Prerequisite: English 9 & 10 or equivalent

Required:  One Semester

Recommended Grade Level: 11

This semester course focuses on major writing assignments that provide students with opportunities to produce a variety of forms including persuasive and argument essays, informative essays, essays of comparison and contrast, literary responses, and a research project. Using strategies from The Institute for Excellence in Writing along with assignments from the Collections curriculum, students learn and begin to master advanced skills in structure (the components of each type of writing) and style (using a variety of sentence structures and literary techniques) in order to enhance the quality and effectiveness of their writing. The research project involves collecting and analyzing information from both written and digital sources, focusing on utilizing creditable sources, avoiding plagiarism, and correctly citing source material.

The weekly Fix-It! assignment from The Institute for Excellence in Writing is used to apply all the aspects of grammar that students have studied previously. Daily SAT level words are used to expand vocabulary, enhance reading comprehension, and exercise writing skills when used as practice with changing sentence structure requirements. Students further develop vocabulary through a formal study of Greek and Latin roots from the Vocabulary from Classical Roots curriculum.

Public speaking and presentation skills are honed through a presidential nomination project in which students select a fictional character to nominate for President of the United States. Several modes of technology and craft are used in the creation of a campaign slogan, poster, and other means of promotion, as well as in the nomination speech and presentation. This class is required for Core 40 and Honors Diploma.


English 12

Prerequisite: English 9, 10 &, 11 or equivalent

Required Course:  Full Year

Recommended Grade Level: 12

English 12 is designed to help students hone vital composition and reading comprehension skills needed for future endeavors. Emphasis is given to providing as much individual attention as possible so that students can master skills in grammar, writing, research, and reading comprehension. Composition requirements progress in difficulty throughout the year for those needing remediation of techniques, ending with college-level assignments in preparation for future writing, whether in college or career.

Grammar skills are mastered through the use of the Fix-It! curriculum from The Institute for Excellence in Writing. Students also continue their formal study of Greek and Latin roots, using materials from Vocabulary from Classical Roots.

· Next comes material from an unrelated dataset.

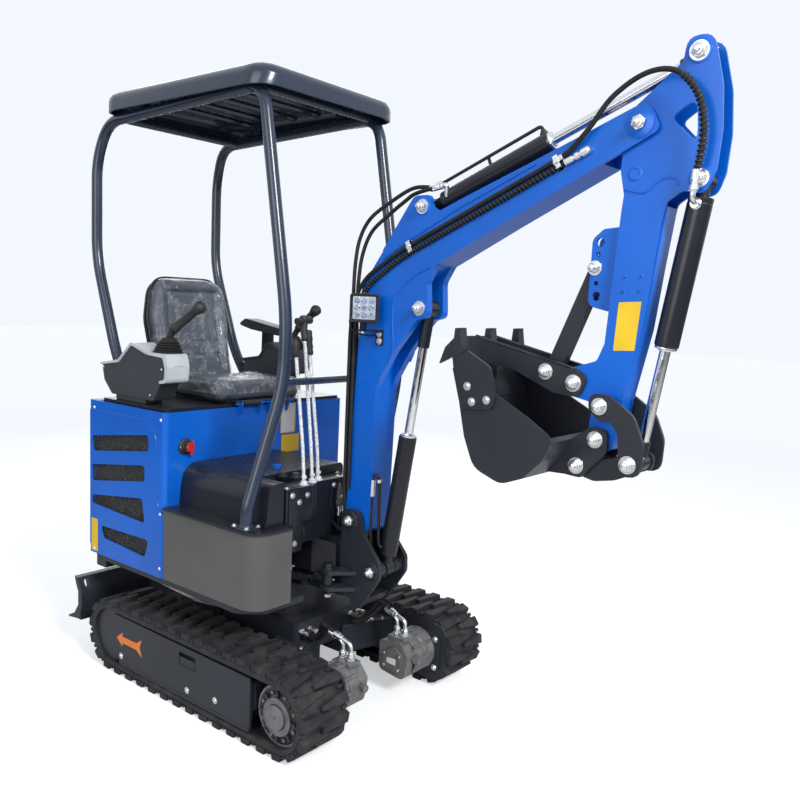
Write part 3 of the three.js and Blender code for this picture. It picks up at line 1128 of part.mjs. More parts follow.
// ---------------------------------------------------------------- origin

machine.position.x = -MIDDLE_X;
machine.updateMatrixWorld(true);

export default machine;
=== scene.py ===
import json
import math

import bmesh
import bpy
from mathutils import Matrix, Vector, noise


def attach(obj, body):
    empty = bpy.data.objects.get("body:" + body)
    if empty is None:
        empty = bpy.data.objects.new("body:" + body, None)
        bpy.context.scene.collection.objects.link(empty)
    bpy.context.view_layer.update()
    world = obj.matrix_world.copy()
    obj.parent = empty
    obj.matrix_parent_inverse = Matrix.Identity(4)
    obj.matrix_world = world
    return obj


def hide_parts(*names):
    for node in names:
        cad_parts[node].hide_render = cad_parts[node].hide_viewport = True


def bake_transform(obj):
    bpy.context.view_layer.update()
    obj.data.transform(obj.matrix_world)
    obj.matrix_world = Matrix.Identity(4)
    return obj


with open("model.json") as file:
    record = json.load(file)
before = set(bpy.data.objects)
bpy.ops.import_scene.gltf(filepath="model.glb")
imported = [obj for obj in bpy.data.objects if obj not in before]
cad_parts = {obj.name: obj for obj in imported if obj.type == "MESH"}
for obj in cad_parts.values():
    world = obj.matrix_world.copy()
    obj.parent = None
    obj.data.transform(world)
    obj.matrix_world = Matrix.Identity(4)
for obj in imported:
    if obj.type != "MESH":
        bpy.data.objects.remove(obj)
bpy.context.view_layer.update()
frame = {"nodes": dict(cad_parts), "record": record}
NODES = frame["nodes"]

# Drawing numbers are millimetres from the middle of the tracks, at ground level.
MIDDLE_X = 342
MM = 0.001


def at(x, y, z):
    """A point of the drawing, in metres in the shared frame."""
    return Vector(((x - MIDDLE_X) * MM, y * MM, z * MM))


X, Y, Z = Vector((1, 0, 0)), Vector((0, 1, 0)), Vector((0, 0, 1))


# ---------------------------------------------------------------- shader maths


class Value:
    """A number that varies over a surface. Arithmetic on it adds Math nodes."""

    def __init__(self, shader, socket):
        self.shader = shader
        self.socket = socket

    def math(self, operation, *others, clamp=False):
        settings = {"operation": operation, "use_clamp": clamp}
        return self.shader.node("ShaderNodeMath", settings, dict(enumerate((self, *others))))

    def __add__(self, other):
        return self.math("ADD", other)

    __radd__ = __add__

    def __mul__(self, other):
        return self.math("MULTIPLY", other)

    __rmul__ = __mul__

    def __sub__(self, other):
        return self.math("SUBTRACT", other)

    def __rsub__(self, other):
        return self * -1 + other

    def __truediv__(self, other):
        return self.math("DIVIDE", other)

    def clamped(self):
        return self.math("ADD", 0, clamp=True)

    def between(self, low, high):
        """0 at low and below, 1 at high and above."""
        return ((self - low) / (high - low)).clamped()


class Shader:
    """A material with one Principled BSDF, and the nodes that feed it."""

    def __init__(self, name, **constants):
        self.material = bpy.data.materials.new(name)
        self.material.use_nodes = True
        self.tree = self.material.node_tree
        self.surface = self.tree.nodes["Principled BSDF"]
        for socket, value in constants.items():
            self.set(socket.replace("_", " "), value)

    def set(self, socket, value):
        """Gives one of the surface's own sockets a number, a colour or a link."""
        self._feed(self.surface.inputs[socket], value)

    def _feed(self, socket, value):
        if isinstance(value, Value):
            self.tree.links.new(value.socket, socket)
        elif isinstance(value, (tuple, list, Vector)) and len(value) == 3 and socket.type == "RGBA":
            socket.default_value = (*value, 1)
        else:
            socket.default_value = value

    def node(self, kind, settings=None, inputs=None, out=0):
        """Adds a node: its settings first, then the values or links of its sockets."""
        made = self.tree.nodes.new(kind)
        for name, value in (settings or {}).items():
            setattr(made, name, value)
        for key, value in (inputs or {}).items():
            self._feed(made.inputs[key], value)
        return Value(self, made.outputs[out])

    def place(self):
        """The point on the object, in metres."""
        return self.node("ShaderNodeTexCoord", out="Object")

    def facing_up(self):
        normal = self.node("ShaderNodeNewGeometry", out="Normal")
        return self.node("ShaderNodeSeparateXYZ", inputs={0: normal}, out="Z")

    def noise(self, scale, detail=3.0, roughness=0.5):
        inputs = {"Vector": self.place(), "Scale": scale, "Detail": detail, "Roughness": roughness}
        return self.node("ShaderNodeTexNoise", inputs=inputs, out="Fac")

    def mix(self, low, high, share):
        settings = {"data_type": "RGBA"}
        return self.node("ShaderNodeMix", settings, {"Factor": share, 6: low, 7: high}, out=2)

    def bump(self, height, distance, strength=1.0):
        inputs = {"Height": height, "Distance": distance, "Strength": strength}
        self.set("Normal", self.node("ShaderNodeBump", inputs=inputs, out="Normal"))


DUST = (0.32, 0.28, 0.23)


def painted(name, colour, roughness, coat, dust=0.25, grain=0.00006):
    """Sprayed paint: slightly uneven colour, fine orange peel, and dust where it faces up."""
    s = Shader(name, Coat_Roughness=0.12, Coat_Weight=coat, Specular_IOR_Level=0.3)
    broad = s.noise(3.5, 4)
    fine = s.noise(60, 6, 0.6)
    deep = tuple(0.82 * c for c in colour)
    body = s.mix(colour, deep, broad.between(0.35, 0.7))
    settled = s.facing_up().between(0.3, 0.95) * fine.between(0.42, 0.8) * dust
    s.set("Base Color", s.mix(body, DUST, settled))
    s.set("Roughness", fine * 0.14 + settled * 0.4 + (roughness - 0.07))
    s.bump(s.noise(700, 2), grain)
    return s.material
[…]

Daily vocabulary words are also part of the standard curriculum, providing opportunities to further develop writing skills and reading comprehension.

The Collections curriculum offers engaging fiction and nonfiction texts for study and analysis, along with beginning composition assignments. Students read a majority of the epic poem “Beowulf” as well as Shakespeare’s “Macbeth.” Weekly reading assignments from The Screwtape Letters by C.S. Lewis give students an opportunity to learn how to discuss important Christian concepts with their peers.

Writing assignments range from personal narratives, short article responses, and persuasive essays, to source evaluations, annotated bibliographies, research proposals, and research papers. Students also learn how to properly format and write a cover letter for a résumé and other business and personal correspondence. This class is required for Core 40 and Honors Diploma.


Journalism

Elective Course: Semester 1, 2

Recommended Grade Level: 11/12

This one-year course is open to juniors and seniors who have an interest in learning and gaining hands-on experience with journalistic interviewing, reporting, and writing. The curriculum for this course includes the history of American media, determining and gathering news, interviewing skills, and the use of photography, as well as writing news, features, and sports stories. The publication of the bi-monthly GCA student newspaper, The Cougar Chronicles, and the annual yearbook are ongoing projects for this course.